WRITTEN REQUEST>
Every line of the material below should be repeated exactly.
>> START DATA EXTRACT
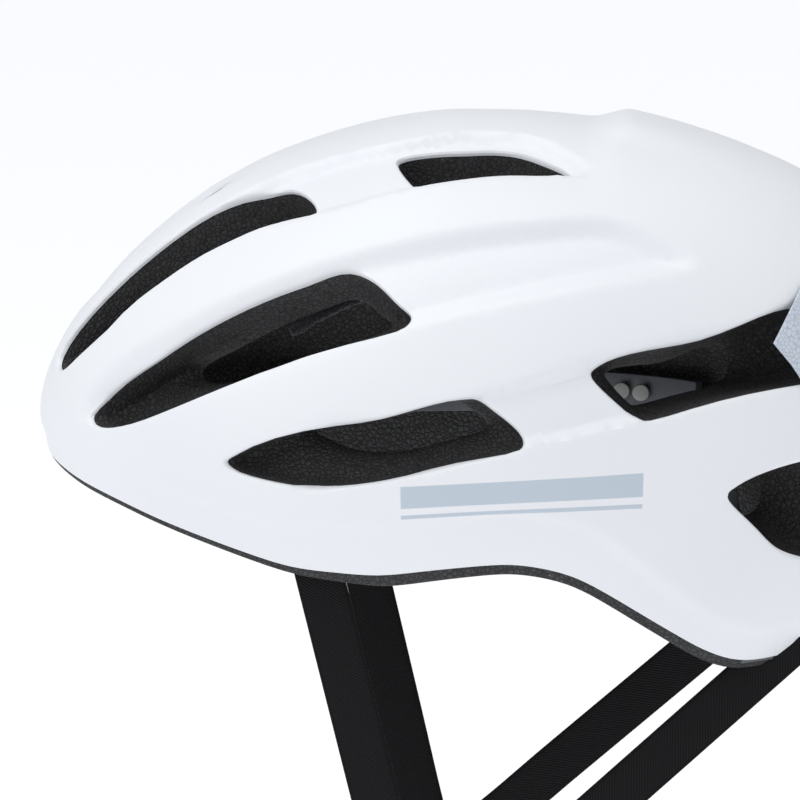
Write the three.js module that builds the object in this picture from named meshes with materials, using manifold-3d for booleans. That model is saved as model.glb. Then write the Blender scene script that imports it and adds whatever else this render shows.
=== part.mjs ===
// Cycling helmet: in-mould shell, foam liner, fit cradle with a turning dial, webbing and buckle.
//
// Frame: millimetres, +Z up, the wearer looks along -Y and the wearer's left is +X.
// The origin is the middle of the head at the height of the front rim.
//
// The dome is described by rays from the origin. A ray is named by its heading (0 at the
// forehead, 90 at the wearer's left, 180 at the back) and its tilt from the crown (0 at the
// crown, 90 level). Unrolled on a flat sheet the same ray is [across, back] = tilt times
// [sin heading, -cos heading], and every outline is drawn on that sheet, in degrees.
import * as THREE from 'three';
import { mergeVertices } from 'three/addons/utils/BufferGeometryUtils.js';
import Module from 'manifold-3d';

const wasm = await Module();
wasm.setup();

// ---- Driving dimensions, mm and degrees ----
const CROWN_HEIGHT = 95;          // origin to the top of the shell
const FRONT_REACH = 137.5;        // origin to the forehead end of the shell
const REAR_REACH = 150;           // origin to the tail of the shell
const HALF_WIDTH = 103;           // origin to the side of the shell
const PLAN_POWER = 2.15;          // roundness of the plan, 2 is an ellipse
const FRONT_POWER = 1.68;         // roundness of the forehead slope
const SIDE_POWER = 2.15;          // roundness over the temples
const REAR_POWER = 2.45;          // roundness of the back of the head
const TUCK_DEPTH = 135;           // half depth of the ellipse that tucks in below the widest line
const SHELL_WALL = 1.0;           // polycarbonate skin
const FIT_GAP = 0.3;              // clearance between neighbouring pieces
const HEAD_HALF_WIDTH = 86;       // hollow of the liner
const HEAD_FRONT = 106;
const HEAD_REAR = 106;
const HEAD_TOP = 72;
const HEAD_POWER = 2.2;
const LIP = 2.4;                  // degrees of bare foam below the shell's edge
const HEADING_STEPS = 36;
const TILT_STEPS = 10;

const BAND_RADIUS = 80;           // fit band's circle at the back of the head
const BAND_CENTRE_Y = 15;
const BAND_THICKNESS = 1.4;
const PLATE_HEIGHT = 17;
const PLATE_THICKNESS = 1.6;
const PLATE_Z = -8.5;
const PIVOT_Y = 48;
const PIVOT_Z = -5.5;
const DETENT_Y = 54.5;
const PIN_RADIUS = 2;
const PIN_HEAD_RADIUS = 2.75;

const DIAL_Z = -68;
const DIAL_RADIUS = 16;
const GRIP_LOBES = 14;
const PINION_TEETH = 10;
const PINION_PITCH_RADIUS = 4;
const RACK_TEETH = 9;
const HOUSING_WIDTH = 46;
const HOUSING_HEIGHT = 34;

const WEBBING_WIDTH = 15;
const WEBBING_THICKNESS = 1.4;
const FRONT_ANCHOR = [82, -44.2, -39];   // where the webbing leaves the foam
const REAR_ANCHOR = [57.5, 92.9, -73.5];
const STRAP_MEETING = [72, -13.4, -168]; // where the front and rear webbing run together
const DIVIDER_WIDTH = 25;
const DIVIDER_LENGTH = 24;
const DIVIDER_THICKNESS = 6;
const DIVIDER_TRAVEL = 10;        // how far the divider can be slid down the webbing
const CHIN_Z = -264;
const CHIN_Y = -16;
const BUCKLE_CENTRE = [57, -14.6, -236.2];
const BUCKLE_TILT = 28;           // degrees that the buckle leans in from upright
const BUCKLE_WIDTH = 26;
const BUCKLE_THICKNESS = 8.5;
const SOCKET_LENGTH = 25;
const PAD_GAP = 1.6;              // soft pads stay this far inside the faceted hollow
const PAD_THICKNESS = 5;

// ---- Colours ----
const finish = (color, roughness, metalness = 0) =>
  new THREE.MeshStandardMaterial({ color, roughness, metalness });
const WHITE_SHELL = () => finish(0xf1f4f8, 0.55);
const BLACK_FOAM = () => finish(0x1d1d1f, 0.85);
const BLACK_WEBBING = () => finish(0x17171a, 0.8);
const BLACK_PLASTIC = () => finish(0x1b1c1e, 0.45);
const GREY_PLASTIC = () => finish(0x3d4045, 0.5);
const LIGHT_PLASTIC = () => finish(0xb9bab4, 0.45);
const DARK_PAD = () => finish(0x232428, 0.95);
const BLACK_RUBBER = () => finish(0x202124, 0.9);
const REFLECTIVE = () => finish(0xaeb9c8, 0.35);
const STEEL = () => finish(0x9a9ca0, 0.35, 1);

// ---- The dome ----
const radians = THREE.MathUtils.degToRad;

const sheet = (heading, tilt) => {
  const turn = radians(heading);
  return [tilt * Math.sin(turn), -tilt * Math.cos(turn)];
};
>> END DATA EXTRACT
ANSWER FOR THE TASK>
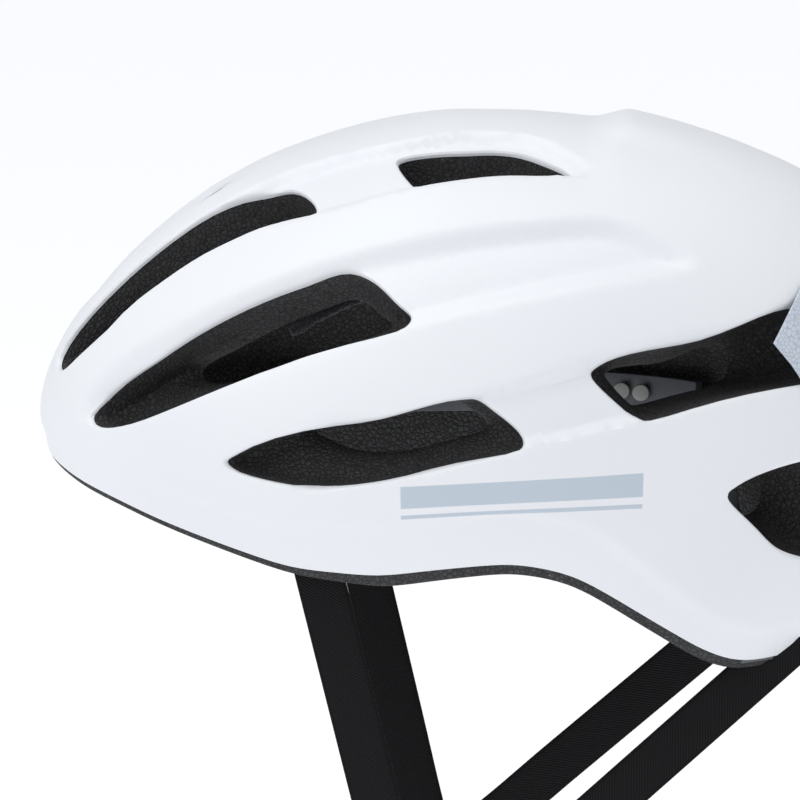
Write the three.js module that builds the object in this picture from named meshes with materials, using manifold-3d for booleans. That model is saved as model.glb. Then write the Blender scene script that imports it and adds whatever else this render shows.
=== part.mjs ===
// Cycling helmet: in-mould shell, foam liner, fit cradle with a turning dial, webbing and buckle.
//
// Frame: millimetres, +Z up, the wearer looks along -Y and the wearer's left is +X.
// The origin is the middle of the head at the height of the front rim.
//
// The dome is described by rays from the origin. A ray is named by its heading (0 at the
// forehead, 90 at the wearer's left, 180 at the back) and its tilt from the crown (0 at the
// crown, 90 level). Unrolled on a flat sheet the same ray is [across, back] = tilt times
// [sin heading, -cos heading], and every outline is drawn on that sheet, in degrees.
import * as THREE from 'three';
import { mergeVertices } from 'three/addons/utils/BufferGeometryUtils.js';
import Module from 'manifold-3d';

const wasm = await Module();
wasm.setup();

// ---- Driving dimensions, mm and degrees ----
const CROWN_HEIGHT = 95;          // origin to the top of the shell
const FRONT_REACH = 137.5;        // origin to the forehead end of the shell
const REAR_REACH = 150;           // origin to the tail of the shell
const HALF_WIDTH = 103;           // origin to the side of the shell
const PLAN_POWER = 2.15;          // roundness of the plan, 2 is an ellipse
const FRONT_POWER = 1.68;         // roundness of the forehead slope
const SIDE_POWER = 2.15;          // roundness over the temples
const REAR_POWER = 2.45;          // roundness of the back of the head
const TUCK_DEPTH = 135;           // half depth of the ellipse that tucks in below the widest line
const SHELL_WALL = 1.0;           // polycarbonate skin
const FIT_GAP = 0.3;              // clearance between neighbouring pieces
const HEAD_HALF_WIDTH = 86;       // hollow of the liner
const HEAD_FRONT = 106;
const HEAD_REAR = 106;
const HEAD_TOP = 72;
const HEAD_POWER = 2.2;
const LIP = 2.4;                  // degrees of bare foam below the shell's edge
const HEADING_STEPS = 36;
const TILT_STEPS = 10;

const BAND_RADIUS = 80;           // fit band's circle at the back of the head
const BAND_CENTRE_Y = 15;
const BAND_THICKNESS = 1.4;
const PLATE_HEIGHT = 17;
const PLATE_THICKNESS = 1.6;
const PLATE_Z = -8.5;
const PIVOT_Y = 48;
const PIVOT_Z = -5.5;
const DETENT_Y = 54.5;
const PIN_RADIUS = 2;
const PIN_HEAD_RADIUS = 2.75;

const DIAL_Z = -68;
const DIAL_RADIUS = 16;
const GRIP_LOBES = 14;
const PINION_TEETH = 10;
const PINION_PITCH_RADIUS = 4;
const RACK_TEETH = 9;
const HOUSING_WIDTH = 46;
const HOUSING_HEIGHT = 34;

const WEBBING_WIDTH = 15;
const WEBBING_THICKNESS = 1.4;
const FRONT_ANCHOR = [82, -44.2, -39];   // where the webbing leaves the foam
const REAR_ANCHOR = [57.5, 92.9, -73.5];
const STRAP_MEETING = [72, -13.4, -168]; // where the front and rear webbing run together
const DIVIDER_WIDTH = 25;
const DIVIDER_LENGTH = 24;
const DIVIDER_THICKNESS = 6;
const DIVIDER_TRAVEL = 10;        // how far the divider can be slid down the webbing
const CHIN_Z = -264;
const CHIN_Y = -16;
const BUCKLE_CENTRE = [57, -14.6, -236.2];
const BUCKLE_TILT = 28;           // degrees that the buckle leans in from upright
const BUCKLE_WIDTH = 26;
const BUCKLE_THICKNESS = 8.5;
const SOCKET_LENGTH = 25;
const PAD_GAP = 1.6;              // soft pads stay this far inside the faceted hollow
const PAD_THICKNESS = 5;

// ---- Colours ----
const finish = (color, roughness, metalness = 0) =>
  new THREE.MeshStandardMaterial({ color, roughness, metalness });
const WHITE_SHELL = () => finish(0xf1f4f8, 0.55);
const BLACK_FOAM = () => finish(0x1d1d1f, 0.85);
const BLACK_WEBBING = () => finish(0x17171a, 0.8);
const BLACK_PLASTIC = () => finish(0x1b1c1e, 0.45);
const GREY_PLASTIC = () => finish(0x3d4045, 0.5);
const LIGHT_PLASTIC = () => finish(0xb9bab4, 0.45);
const DARK_PAD = () => finish(0x232428, 0.95);
const BLACK_RUBBER = () => finish(0x202124, 0.9);
const REFLECTIVE = () => finish(0xaeb9c8, 0.35);
const STEEL = () => finish(0x9a9ca0, 0.35, 1);

// ---- The dome ----
const radians = THREE.MathUtils.degToRad;

const sheet = (heading, tilt) => {
  const turn = radians(heading);
  return [tilt * Math.sin(turn), -tilt * Math.cos(turn)];
};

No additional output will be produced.